Them: We’re concerned about you. We think you’re a Black Widow [offers me cake & coffee]
Me: No thanks. I’m trying not to eat between males
me: I lost the boy
wife: where?
me: at the burrito stand
wife: how?
me: I turned around for a second
wife: yes?!
me: and then for a third
[Safari hunt]
(Ok don’t tell them I’m an elephant)
*Adjusts hat and shades*
“Elephant?. Yes that way.”
*Points with trunk*
*Addressing the crowd that just watched me take 23 moves to park my truck*
ARE YOU NOT ENTERTAINED?!
Have you ever looked at someone & thought, you sure could benefit from getting a library card?
If life was fair, piñatas would take sticks and beat the shit outta little kids to get their candy back.

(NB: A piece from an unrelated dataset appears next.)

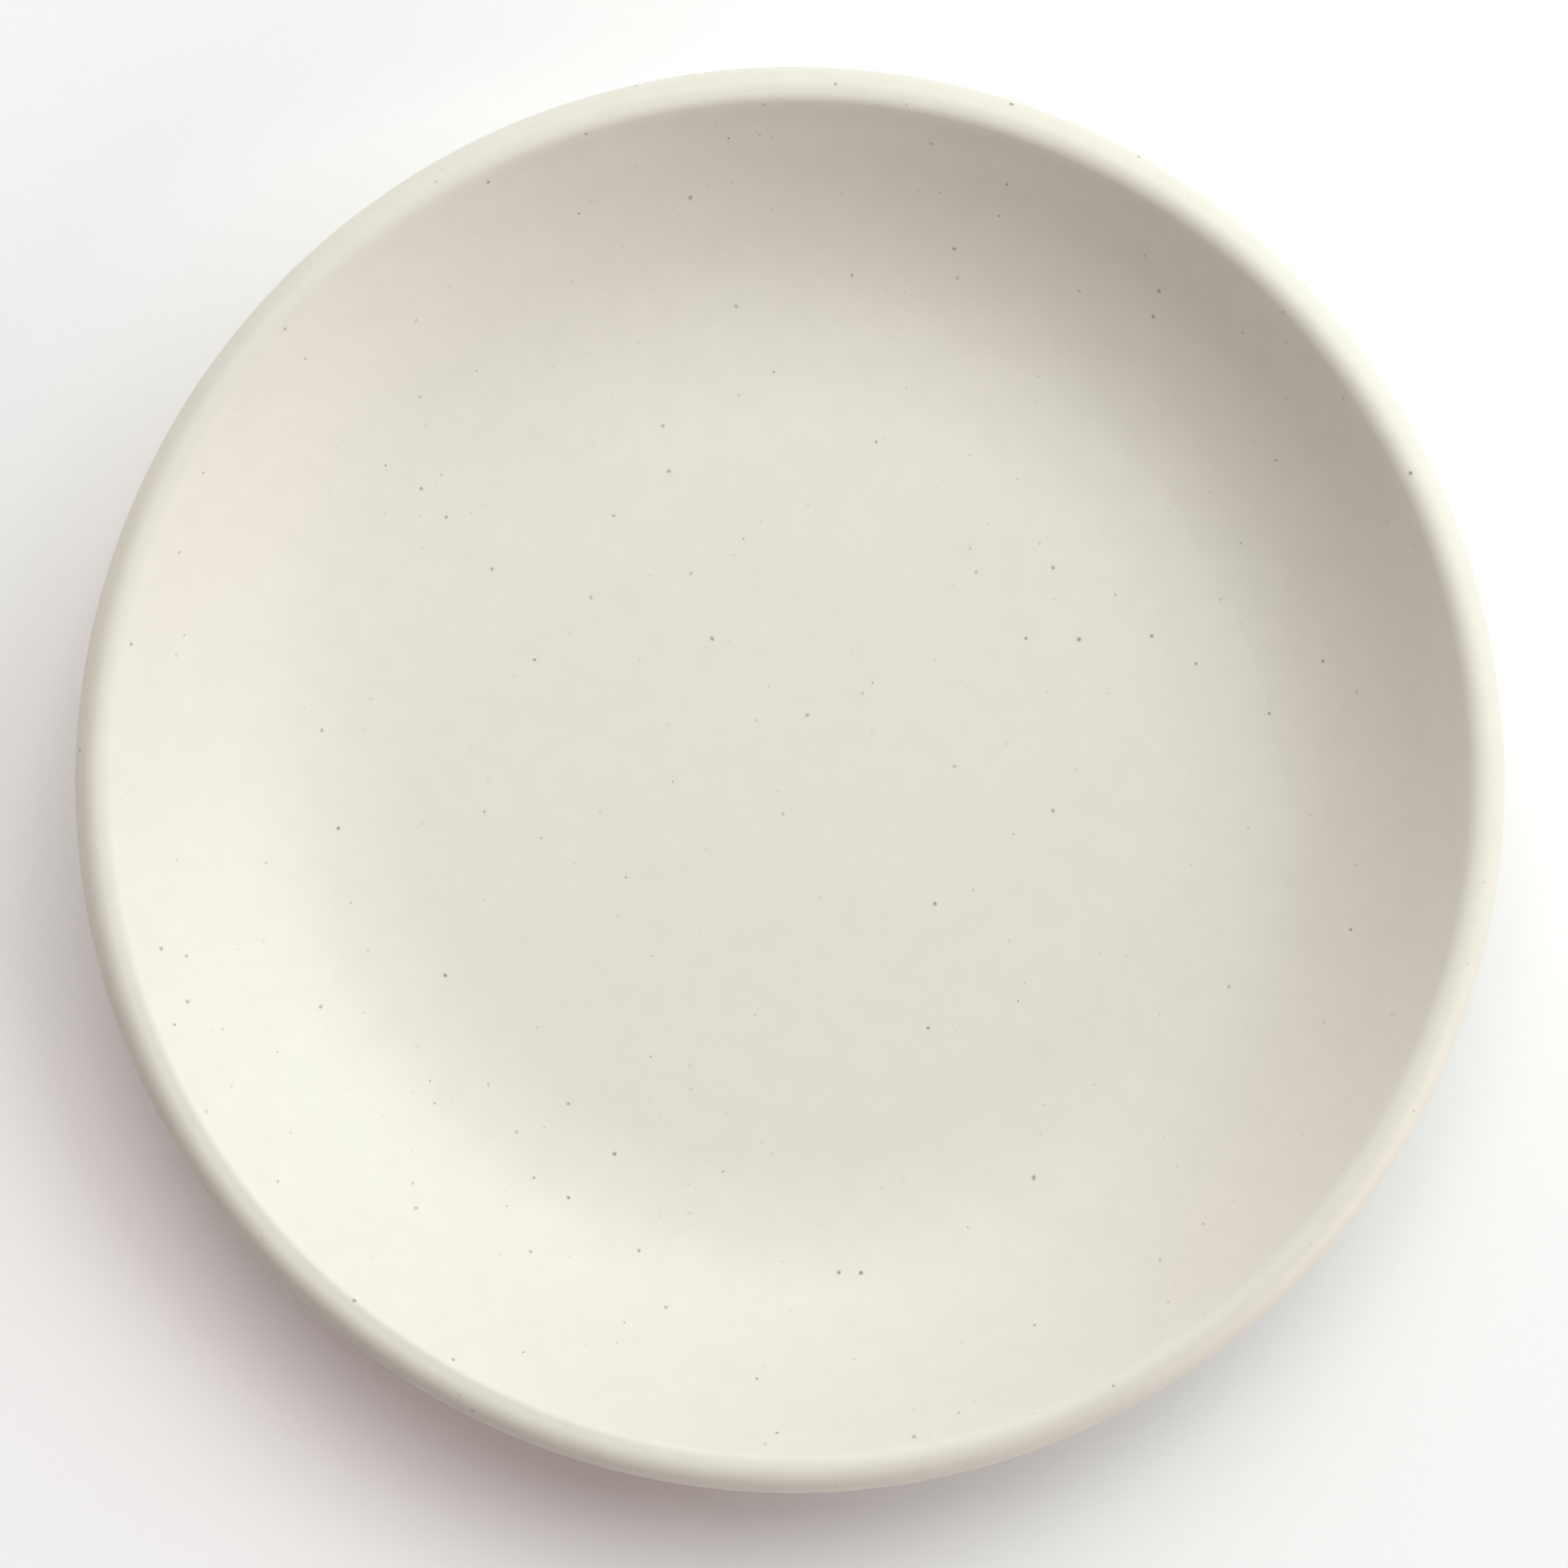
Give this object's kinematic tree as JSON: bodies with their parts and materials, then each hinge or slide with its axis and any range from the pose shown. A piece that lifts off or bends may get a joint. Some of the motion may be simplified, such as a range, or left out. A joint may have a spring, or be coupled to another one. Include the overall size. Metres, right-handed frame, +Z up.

hot singles are in your area, merging together into a plurality, a hot leviathan. the time for chat is over. this is not your area anymore
when your ex needs to go to space about it, you won the divorce
I unfollowed a guy in the Navy; too many sub tweets.
Dear #Athiests
Evolution could never design and create a machine that consumes scraps and produces bacon
Went to the zoo yesterday and got to hear my kid and their friends argue “I saw the animal first!” at each stop, in case you were thinking of doing that soon.
Let’s take a moment to be thankful that ponytails don’t wag like dog tails when we’re excited.